**COLLECTED DATA:**
__________________________________________________

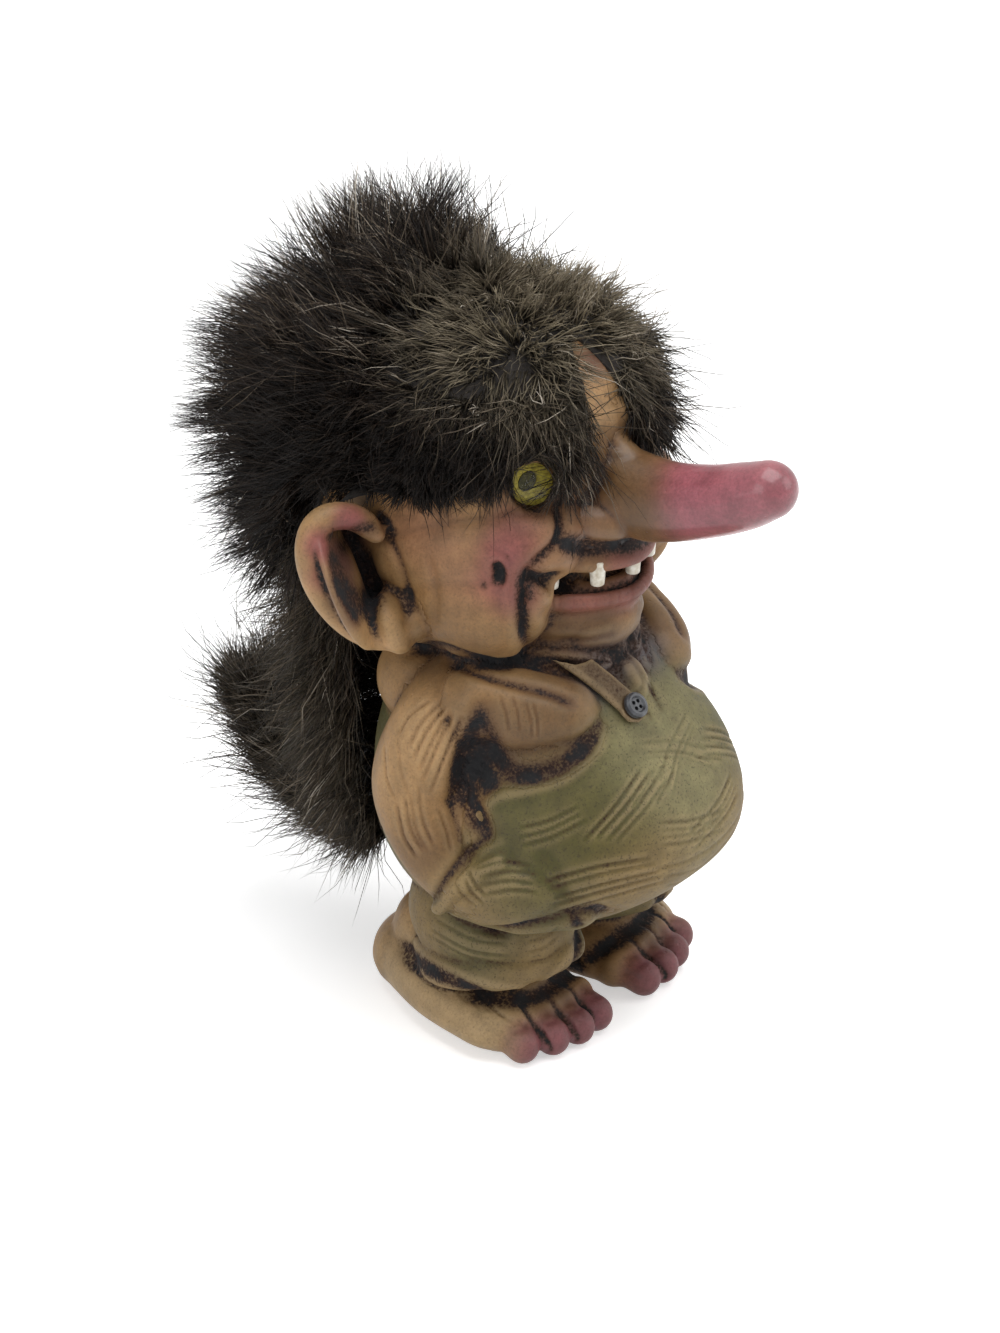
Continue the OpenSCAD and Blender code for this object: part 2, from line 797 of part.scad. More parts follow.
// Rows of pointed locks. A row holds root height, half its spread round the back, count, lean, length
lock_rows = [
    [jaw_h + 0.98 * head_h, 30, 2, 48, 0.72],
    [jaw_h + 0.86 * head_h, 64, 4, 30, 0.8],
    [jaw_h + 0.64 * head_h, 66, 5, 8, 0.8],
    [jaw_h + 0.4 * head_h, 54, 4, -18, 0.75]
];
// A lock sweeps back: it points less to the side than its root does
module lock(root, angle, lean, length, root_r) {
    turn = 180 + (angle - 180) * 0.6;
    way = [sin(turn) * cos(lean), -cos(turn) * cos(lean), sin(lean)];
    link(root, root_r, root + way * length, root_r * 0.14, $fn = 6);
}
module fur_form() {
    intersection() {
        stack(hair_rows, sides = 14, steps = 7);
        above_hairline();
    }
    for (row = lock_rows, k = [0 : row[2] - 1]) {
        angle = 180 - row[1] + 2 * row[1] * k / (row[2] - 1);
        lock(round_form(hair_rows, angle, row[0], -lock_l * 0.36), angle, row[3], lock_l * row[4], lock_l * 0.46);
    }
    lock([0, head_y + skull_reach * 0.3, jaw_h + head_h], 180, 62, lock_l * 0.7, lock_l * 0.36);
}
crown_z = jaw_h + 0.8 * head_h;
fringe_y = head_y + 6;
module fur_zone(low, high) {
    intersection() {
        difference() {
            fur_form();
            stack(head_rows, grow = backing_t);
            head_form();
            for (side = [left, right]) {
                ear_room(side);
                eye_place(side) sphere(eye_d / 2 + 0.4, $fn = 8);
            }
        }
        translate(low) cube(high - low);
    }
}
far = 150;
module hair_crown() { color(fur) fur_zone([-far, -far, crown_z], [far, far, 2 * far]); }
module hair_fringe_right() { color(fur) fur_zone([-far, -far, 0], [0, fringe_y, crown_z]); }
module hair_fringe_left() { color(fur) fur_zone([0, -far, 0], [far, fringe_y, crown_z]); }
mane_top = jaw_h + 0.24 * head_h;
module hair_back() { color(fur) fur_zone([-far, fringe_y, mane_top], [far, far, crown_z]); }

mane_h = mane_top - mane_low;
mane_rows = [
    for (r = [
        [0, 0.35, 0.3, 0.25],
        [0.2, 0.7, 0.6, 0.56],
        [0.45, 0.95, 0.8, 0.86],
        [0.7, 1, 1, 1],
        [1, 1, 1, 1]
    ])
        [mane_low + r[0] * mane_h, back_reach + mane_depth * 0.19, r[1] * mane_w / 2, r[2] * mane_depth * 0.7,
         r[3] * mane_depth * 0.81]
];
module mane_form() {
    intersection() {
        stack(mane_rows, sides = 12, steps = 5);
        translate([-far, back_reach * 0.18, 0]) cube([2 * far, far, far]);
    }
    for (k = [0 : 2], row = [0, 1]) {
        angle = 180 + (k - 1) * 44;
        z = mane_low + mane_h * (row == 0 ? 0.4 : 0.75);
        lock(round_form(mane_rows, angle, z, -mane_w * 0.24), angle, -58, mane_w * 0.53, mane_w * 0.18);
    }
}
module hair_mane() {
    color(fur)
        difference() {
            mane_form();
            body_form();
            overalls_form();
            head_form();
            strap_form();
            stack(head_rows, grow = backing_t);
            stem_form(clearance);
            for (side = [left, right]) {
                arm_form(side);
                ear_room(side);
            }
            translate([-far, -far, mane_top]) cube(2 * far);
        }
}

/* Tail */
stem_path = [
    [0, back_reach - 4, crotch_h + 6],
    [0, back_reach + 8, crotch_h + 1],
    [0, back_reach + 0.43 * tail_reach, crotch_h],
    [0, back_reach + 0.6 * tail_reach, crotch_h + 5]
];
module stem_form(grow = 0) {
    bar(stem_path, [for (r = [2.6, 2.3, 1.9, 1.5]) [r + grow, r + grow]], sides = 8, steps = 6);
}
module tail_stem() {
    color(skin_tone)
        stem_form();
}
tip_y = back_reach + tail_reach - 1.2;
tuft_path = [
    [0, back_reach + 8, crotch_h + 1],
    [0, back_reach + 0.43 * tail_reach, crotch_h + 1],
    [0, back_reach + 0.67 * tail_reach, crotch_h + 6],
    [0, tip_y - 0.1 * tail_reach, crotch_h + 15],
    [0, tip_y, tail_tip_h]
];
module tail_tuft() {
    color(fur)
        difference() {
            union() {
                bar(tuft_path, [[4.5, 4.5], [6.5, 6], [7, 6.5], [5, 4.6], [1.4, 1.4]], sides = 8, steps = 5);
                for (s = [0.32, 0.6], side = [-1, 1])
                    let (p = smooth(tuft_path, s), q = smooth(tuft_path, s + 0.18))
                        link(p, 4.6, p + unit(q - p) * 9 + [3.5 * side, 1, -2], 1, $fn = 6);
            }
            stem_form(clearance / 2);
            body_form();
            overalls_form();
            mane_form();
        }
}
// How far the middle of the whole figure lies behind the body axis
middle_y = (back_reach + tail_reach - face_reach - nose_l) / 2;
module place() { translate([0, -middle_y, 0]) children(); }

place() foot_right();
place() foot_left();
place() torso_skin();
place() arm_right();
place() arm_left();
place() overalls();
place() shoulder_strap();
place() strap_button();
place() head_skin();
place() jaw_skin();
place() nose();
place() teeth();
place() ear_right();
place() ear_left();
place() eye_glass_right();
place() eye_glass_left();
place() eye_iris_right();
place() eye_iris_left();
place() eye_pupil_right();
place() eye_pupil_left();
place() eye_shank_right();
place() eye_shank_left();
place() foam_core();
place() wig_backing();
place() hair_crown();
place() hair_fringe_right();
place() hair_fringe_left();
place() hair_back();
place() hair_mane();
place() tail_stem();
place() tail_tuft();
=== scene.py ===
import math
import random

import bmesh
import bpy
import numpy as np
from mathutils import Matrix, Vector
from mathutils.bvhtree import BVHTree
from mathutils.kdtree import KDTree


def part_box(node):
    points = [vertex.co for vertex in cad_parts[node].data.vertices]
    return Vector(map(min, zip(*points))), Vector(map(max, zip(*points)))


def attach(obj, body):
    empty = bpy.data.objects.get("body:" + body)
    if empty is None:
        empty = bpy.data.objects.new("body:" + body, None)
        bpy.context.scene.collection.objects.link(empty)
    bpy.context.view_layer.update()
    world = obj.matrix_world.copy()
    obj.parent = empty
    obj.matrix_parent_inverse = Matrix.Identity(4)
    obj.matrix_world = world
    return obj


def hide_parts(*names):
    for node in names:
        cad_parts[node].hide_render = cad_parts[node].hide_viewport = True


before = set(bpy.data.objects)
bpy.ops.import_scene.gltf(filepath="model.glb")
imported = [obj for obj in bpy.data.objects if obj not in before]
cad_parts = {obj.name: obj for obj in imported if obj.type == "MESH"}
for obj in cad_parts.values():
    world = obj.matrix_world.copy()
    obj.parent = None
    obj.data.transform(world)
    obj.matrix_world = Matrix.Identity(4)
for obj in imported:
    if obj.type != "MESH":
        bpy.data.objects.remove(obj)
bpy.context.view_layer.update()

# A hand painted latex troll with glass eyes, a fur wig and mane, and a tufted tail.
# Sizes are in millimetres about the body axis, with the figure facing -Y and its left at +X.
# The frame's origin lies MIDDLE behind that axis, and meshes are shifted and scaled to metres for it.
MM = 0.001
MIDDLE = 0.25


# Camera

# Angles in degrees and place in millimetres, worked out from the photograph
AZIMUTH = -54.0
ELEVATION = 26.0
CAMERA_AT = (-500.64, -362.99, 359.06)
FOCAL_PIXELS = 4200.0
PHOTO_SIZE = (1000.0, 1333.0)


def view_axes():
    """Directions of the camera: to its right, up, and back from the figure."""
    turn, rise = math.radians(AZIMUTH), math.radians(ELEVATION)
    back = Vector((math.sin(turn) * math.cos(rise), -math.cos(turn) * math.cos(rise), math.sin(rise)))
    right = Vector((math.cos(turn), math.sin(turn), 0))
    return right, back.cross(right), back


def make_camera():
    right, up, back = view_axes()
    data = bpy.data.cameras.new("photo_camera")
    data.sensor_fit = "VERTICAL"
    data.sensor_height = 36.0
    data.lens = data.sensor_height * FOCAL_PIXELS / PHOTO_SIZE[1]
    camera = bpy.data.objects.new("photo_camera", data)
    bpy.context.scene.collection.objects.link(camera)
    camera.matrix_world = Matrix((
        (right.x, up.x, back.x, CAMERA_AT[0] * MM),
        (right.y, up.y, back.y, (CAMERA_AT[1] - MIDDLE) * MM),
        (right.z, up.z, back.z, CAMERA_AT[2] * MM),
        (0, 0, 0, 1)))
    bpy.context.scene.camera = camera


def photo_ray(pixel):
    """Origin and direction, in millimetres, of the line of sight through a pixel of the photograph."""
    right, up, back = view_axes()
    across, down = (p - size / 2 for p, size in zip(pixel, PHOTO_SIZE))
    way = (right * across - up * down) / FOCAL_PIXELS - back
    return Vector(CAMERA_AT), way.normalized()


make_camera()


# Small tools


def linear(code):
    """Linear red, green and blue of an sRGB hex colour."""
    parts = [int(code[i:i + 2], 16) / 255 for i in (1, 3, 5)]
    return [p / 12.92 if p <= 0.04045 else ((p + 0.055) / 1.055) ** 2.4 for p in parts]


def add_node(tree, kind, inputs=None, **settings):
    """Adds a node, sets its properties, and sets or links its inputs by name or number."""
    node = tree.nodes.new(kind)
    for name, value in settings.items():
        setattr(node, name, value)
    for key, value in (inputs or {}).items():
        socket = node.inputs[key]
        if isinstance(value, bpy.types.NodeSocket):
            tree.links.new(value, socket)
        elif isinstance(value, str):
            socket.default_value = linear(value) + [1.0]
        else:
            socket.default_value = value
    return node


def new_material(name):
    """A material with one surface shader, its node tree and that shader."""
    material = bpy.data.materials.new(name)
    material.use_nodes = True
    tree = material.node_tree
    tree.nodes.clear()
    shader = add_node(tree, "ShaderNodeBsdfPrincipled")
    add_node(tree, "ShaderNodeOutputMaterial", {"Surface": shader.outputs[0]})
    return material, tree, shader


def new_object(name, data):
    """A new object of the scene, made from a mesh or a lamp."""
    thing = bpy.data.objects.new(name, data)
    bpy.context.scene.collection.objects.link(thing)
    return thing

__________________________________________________

**PROBLEM STATEMENT:**
Each line from the one bearing "place() foot_right();" through the one bearing "for node in" is to be duplicated without change; all remaining lines are to be left out.

**FINISHED ANSWER:**
place() foot_right();
place() foot_left();
place() torso_skin();
place() arm_right();
place() arm_left();
place() overalls();
place() shoulder_strap();
place() strap_button();
place() head_skin();
place() jaw_skin();
place() nose();
place() teeth();
place() ear_right();
place() ear_left();
place() eye_glass_right();
place() eye_glass_left();
place() eye_iris_right();
place() eye_iris_left();
place() eye_pupil_right();
place() eye_pupil_left();
place() eye_shank_right();
place() eye_shank_left();
place() foam_core();
place() wig_backing();
place() hair_crown();
place() hair_fringe_right();
place() hair_fringe_left();
place() hair_back();
place() hair_mane();
place() tail_stem();
place() tail_tuft();
=== scene.py ===
import math
import random

import bmesh
import bpy
import numpy as np
from mathutils import Matrix, Vector
from mathutils.bvhtree import BVHTree
from mathutils.kdtree import KDTree


def part_box(node):
    points = [vertex.co for vertex in cad_parts[node].data.vertices]
    return Vector(map(min, zip(*points))), Vector(map(max, zip(*points)))


def attach(obj, body):
    empty = bpy.data.objects.get("body:" + body)
    if empty is None:
        empty = bpy.data.objects.new("body:" + body, None)
        bpy.context.scene.collection.objects.link(empty)
    bpy.context.view_layer.update()
    world = obj.matrix_world.copy()
    obj.parent = empty
    obj.matrix_parent_inverse = Matrix.Identity(4)
    obj.matrix_world = world
    return obj


def hide_parts(*names):
    for node in names:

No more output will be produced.